**Stated goal:** Identify the lines holding "scene" and copy them.

**Data provided:**
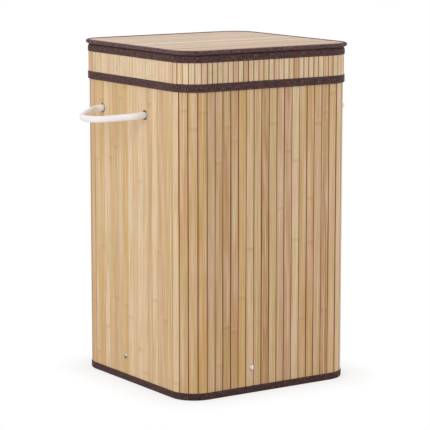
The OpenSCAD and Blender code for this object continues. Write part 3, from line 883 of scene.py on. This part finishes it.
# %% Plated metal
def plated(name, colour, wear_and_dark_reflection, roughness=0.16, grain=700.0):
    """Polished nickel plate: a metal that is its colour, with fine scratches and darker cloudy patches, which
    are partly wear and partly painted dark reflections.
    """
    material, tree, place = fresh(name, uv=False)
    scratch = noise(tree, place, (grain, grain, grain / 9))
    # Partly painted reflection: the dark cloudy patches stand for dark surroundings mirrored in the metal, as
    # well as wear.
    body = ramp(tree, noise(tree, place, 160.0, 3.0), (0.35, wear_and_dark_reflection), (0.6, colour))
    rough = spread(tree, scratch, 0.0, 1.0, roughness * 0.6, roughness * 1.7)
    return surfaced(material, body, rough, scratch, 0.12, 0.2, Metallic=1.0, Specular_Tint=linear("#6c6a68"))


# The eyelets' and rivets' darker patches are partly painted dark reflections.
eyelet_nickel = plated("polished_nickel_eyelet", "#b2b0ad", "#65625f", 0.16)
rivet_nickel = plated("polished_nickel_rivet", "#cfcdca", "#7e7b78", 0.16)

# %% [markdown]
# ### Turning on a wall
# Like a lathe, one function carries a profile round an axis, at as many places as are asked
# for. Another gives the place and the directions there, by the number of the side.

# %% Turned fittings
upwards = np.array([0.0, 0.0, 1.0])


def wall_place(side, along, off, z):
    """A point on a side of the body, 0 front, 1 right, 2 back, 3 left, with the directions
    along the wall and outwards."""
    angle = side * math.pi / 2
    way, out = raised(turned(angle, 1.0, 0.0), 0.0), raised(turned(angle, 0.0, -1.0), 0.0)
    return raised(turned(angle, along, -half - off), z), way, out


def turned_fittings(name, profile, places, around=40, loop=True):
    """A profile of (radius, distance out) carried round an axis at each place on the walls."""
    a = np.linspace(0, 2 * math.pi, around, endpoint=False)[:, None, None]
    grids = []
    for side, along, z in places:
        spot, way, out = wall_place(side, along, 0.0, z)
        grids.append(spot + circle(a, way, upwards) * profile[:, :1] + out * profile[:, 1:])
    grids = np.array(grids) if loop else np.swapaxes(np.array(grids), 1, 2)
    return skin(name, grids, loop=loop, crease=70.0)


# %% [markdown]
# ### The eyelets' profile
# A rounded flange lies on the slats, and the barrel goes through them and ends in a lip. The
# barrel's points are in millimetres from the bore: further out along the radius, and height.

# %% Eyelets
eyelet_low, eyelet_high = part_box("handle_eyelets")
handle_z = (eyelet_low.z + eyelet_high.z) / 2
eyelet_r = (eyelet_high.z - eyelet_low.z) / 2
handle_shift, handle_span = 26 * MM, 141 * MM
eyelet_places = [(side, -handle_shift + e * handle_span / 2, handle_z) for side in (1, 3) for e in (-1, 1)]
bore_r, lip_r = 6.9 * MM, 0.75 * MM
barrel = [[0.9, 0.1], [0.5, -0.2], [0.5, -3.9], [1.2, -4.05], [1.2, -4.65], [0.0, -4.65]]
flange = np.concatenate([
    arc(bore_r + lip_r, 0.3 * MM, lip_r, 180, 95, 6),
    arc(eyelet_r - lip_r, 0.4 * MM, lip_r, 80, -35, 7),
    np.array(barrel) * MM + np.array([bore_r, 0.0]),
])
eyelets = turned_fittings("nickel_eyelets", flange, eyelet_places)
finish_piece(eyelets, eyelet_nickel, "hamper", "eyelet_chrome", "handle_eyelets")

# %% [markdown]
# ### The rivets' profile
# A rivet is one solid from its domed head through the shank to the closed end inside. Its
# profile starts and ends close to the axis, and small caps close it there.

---

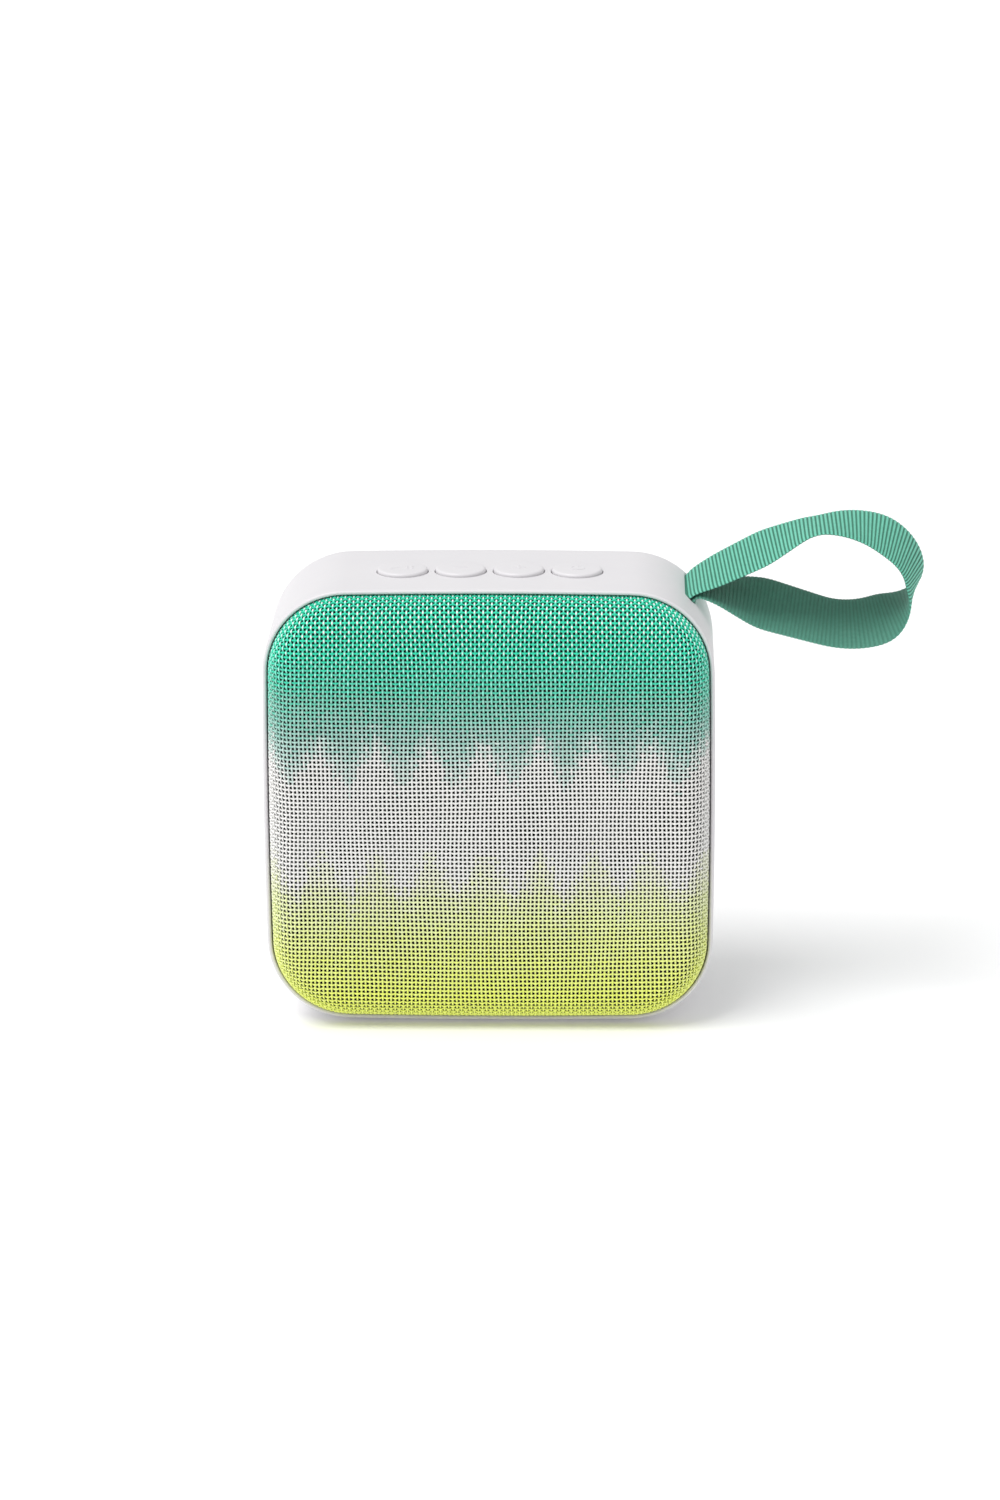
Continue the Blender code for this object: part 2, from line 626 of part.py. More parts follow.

--

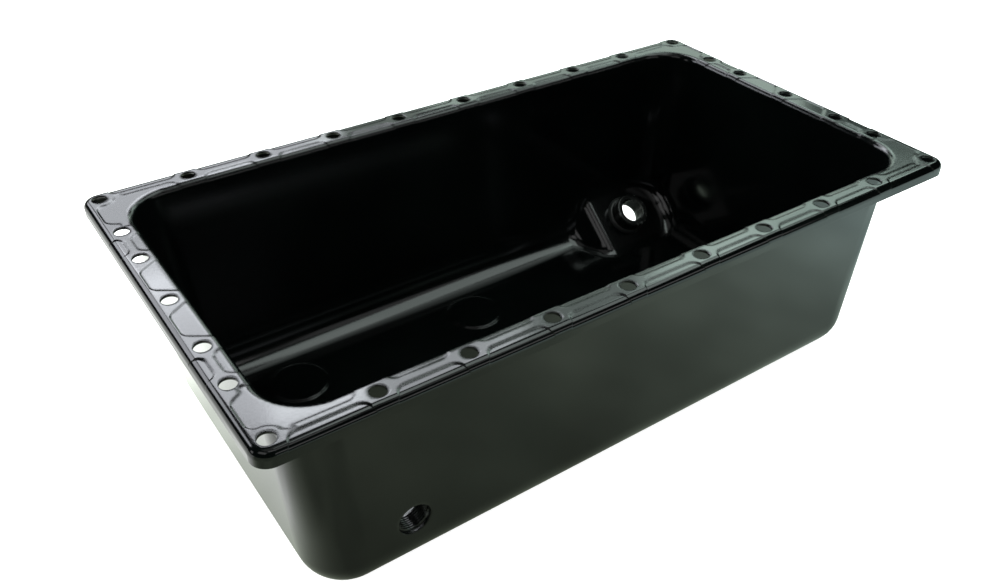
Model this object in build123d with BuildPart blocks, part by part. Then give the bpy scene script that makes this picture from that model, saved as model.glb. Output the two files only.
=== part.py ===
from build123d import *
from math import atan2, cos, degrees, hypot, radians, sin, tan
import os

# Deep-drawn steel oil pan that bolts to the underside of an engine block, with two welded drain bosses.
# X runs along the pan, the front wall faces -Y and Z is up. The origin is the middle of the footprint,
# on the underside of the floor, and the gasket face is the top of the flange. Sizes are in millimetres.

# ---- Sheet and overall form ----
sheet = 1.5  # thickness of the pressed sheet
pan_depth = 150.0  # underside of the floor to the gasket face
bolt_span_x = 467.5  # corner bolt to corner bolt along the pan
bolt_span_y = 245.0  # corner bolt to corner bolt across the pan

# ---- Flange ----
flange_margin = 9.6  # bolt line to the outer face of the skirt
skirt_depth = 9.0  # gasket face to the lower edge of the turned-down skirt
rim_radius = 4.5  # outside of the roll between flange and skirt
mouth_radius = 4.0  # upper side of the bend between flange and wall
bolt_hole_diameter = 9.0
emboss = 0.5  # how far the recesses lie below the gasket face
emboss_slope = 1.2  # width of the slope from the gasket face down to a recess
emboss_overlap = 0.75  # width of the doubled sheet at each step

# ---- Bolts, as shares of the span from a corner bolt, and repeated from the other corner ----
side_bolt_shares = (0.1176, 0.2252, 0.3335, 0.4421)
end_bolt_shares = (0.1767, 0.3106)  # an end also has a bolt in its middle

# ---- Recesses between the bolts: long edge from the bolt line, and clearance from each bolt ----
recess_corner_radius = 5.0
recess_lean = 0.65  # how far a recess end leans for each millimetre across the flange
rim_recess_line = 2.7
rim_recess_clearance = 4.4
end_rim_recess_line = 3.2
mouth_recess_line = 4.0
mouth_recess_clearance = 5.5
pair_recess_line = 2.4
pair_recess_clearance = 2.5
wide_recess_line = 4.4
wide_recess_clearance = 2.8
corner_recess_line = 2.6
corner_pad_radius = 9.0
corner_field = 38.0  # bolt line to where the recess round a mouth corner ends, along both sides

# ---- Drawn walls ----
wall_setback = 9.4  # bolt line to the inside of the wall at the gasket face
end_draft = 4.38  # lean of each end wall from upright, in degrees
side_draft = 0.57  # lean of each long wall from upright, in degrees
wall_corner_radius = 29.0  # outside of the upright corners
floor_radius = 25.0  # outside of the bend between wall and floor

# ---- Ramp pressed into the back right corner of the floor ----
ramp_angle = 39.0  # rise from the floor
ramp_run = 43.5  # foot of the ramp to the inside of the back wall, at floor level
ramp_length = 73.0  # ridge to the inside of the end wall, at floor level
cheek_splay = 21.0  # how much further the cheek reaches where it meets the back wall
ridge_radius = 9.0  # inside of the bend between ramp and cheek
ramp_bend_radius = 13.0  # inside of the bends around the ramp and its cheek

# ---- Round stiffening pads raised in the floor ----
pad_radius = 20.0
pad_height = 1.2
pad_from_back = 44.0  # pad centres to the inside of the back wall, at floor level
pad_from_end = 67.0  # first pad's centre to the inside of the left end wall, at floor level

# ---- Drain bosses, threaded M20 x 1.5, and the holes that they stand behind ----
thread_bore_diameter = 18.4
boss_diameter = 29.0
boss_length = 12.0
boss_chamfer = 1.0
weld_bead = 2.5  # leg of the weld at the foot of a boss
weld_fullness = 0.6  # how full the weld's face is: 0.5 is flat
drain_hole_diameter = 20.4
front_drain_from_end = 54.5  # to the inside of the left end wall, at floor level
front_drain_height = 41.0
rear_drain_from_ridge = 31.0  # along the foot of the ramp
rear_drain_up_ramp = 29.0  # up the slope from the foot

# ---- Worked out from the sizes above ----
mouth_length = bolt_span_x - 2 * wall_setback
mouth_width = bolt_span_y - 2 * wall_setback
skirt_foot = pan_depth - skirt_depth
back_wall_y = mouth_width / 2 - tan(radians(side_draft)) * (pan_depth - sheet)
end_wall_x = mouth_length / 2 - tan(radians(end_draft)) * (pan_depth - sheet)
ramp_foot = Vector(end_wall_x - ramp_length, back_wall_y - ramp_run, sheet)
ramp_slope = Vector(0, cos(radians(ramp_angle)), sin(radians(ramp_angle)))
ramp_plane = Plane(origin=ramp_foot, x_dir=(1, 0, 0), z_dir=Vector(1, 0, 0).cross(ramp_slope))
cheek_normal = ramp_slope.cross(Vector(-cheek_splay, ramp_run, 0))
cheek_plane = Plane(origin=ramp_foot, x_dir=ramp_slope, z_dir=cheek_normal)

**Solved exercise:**
The OpenSCAD and Blender code for this object continues. Write part 3, from line 883 of scene.py on. This part finishes it.
Model this object in build123d with BuildPart blocks, part by part. Then give the bpy scene script that makes this picture from that model, saved as model.glb. Output the two files only.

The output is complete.